Wednesday, March 6, 2013

Haredim dealing better with abuse: R' Cohen - Director of Prisoner rehabiliation

JPost   Despite the prevalence of these stories, Rabbi Avinoam Cohen, the director of the Welfare and Social Services Ministry’s Torah-Observant Prisoner Rehabilitation Program, believes the haredi community is doing a better job of dealing with the issue of pedophilia.

“Slowly they’re starting to understand, there’s a type of movement,” said Cohen, who deals with around 60 ultra- Orthodox prisoners at a time who have agreed to go through a personalized rehabilitation process. “It’s not like it was five or eight years ago. They’re not going to leave their children with someone like this [who is known to have a problem], or they will go to the police.”
“The victims [of sexual abuse] caused this movement,” he said. “They feel it in their bones that it’s getting better. The awareness has increased because of the publicity about the incidents, and the children who are failing out of school and no one understands why.”
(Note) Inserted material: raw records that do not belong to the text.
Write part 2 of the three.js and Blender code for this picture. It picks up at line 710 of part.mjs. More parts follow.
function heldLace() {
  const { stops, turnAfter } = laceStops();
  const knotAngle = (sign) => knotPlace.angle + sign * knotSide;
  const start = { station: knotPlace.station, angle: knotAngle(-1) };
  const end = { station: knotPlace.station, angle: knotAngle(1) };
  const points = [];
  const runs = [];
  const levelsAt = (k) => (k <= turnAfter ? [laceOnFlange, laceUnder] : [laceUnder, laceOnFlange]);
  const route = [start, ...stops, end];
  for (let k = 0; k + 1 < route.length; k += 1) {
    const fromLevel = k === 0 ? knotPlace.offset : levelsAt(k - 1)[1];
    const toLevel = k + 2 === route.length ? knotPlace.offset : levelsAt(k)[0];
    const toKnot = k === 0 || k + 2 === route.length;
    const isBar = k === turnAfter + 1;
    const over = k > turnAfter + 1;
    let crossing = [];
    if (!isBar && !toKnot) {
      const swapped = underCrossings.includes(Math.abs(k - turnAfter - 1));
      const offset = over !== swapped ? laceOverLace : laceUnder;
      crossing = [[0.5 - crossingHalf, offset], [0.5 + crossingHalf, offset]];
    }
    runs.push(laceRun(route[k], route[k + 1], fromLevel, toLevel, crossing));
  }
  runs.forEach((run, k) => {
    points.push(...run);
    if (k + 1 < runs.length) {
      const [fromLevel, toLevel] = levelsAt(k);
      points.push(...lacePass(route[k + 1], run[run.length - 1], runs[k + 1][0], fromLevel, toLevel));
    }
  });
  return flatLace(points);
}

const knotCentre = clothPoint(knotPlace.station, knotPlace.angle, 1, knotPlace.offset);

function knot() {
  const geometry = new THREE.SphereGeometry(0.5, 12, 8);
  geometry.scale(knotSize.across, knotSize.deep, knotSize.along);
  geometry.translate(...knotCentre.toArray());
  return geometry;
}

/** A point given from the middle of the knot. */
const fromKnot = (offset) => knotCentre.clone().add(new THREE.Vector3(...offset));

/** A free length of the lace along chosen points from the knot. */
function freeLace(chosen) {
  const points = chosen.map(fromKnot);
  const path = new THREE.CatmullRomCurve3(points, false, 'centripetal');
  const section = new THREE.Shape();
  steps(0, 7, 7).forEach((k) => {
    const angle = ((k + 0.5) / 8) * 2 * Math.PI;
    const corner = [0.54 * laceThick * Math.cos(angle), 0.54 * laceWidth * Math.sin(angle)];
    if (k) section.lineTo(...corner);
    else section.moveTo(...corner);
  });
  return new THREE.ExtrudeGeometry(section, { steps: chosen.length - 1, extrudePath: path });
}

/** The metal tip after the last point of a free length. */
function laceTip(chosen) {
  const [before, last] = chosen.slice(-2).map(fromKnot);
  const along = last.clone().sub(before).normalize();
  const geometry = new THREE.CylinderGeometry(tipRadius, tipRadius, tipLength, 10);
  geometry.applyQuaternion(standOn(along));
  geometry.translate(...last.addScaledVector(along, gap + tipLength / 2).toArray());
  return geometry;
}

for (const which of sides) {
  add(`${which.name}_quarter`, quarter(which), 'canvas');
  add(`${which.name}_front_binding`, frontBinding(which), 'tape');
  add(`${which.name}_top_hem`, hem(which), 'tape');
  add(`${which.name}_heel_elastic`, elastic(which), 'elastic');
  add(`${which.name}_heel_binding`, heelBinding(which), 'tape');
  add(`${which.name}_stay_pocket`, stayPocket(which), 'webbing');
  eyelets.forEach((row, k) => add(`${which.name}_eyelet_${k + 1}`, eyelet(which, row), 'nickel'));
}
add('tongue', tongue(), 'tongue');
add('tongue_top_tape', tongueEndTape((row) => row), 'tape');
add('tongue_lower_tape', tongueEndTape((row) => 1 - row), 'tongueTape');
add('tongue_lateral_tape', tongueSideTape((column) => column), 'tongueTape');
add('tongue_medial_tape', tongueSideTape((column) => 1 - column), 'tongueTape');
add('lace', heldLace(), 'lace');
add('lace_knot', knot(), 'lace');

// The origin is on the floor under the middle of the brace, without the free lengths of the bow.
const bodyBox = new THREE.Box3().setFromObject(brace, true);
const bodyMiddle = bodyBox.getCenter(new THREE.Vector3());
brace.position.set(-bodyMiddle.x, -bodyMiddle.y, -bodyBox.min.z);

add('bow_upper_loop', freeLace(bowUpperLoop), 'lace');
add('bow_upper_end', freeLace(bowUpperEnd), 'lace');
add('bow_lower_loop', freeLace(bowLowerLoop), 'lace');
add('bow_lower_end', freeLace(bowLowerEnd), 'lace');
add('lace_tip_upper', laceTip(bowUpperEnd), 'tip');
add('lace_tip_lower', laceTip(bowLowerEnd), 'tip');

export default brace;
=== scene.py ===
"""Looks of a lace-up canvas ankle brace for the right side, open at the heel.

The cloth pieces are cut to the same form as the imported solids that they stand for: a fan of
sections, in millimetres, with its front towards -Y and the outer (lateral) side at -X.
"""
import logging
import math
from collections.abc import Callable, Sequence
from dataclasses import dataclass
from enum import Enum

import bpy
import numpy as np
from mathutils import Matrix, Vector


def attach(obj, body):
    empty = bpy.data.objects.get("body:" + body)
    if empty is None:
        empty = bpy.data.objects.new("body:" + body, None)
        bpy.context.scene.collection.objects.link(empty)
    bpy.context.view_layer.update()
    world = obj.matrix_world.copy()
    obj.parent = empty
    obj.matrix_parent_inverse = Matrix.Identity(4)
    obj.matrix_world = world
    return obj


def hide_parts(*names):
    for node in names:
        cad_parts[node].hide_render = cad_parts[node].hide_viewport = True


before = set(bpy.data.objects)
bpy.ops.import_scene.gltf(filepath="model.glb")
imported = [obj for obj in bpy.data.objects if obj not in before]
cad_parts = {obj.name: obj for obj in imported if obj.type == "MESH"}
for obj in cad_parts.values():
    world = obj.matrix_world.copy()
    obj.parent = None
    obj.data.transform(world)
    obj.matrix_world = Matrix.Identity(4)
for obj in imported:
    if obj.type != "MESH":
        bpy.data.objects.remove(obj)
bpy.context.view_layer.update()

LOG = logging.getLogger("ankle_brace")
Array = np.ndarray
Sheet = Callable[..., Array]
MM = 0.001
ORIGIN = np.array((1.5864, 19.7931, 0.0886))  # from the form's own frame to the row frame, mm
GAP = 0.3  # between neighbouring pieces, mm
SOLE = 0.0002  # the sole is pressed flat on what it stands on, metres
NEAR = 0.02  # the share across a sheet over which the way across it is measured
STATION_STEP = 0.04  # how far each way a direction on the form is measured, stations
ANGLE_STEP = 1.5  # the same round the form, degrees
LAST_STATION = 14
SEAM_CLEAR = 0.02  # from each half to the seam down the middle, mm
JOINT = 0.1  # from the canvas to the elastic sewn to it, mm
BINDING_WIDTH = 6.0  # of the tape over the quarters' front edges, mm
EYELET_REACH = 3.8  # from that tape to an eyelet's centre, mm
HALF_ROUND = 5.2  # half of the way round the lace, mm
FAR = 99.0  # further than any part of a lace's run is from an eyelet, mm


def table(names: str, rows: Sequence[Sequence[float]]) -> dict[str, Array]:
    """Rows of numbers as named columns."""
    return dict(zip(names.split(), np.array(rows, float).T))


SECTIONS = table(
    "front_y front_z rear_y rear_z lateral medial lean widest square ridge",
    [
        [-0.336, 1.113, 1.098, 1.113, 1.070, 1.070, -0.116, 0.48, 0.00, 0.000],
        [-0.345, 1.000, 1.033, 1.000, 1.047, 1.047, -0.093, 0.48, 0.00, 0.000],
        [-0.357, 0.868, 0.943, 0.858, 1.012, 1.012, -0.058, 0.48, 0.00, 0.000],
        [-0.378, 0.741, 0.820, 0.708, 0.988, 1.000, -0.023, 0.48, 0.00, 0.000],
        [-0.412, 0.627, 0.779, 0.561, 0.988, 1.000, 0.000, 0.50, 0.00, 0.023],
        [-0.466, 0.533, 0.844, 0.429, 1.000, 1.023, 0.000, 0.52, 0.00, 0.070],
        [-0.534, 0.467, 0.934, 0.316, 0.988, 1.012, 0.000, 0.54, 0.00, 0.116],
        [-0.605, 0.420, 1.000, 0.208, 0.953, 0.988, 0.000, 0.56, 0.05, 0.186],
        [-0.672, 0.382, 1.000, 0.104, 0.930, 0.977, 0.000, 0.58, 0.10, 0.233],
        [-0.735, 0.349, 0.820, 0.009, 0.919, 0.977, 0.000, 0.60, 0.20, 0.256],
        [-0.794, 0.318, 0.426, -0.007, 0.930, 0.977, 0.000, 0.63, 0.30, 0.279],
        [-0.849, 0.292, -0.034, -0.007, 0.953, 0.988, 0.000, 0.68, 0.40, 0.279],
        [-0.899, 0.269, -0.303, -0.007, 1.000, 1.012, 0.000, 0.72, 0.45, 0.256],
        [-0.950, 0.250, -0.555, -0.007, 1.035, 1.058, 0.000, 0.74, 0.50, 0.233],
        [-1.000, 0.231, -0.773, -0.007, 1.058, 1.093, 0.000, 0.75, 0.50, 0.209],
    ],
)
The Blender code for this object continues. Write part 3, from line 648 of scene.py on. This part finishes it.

Cohen works to implement successful rehabilitation programs for pedophiles to ensure they don’t re-offend, a difficult struggle given the large numbers of unsupervised children in haredi neighborhoods.[...]

But a trusted adult or parent ignoring a child who says they were sexually abused, or, as in T.’s case, trying to convince him it didn’t happen, “is worse than the original abuse,” the rabbi continued.

That attitude, at least among the less extremist haredi communities, is changing. Cohen spares no words in his anger over rabbis who allow known sex offenders to move to another community, rather than deal with police.

“They need to put rabbis who don’t go to police in prison,” he said. “I can think of at least 20 religious commandments that they’re breaking.”

Another remaining challenge is dealing with convicted offenders who have served jail time and then return to the community. Even if they don’t return to their own community, they will still likely be in a neighborhood with many children.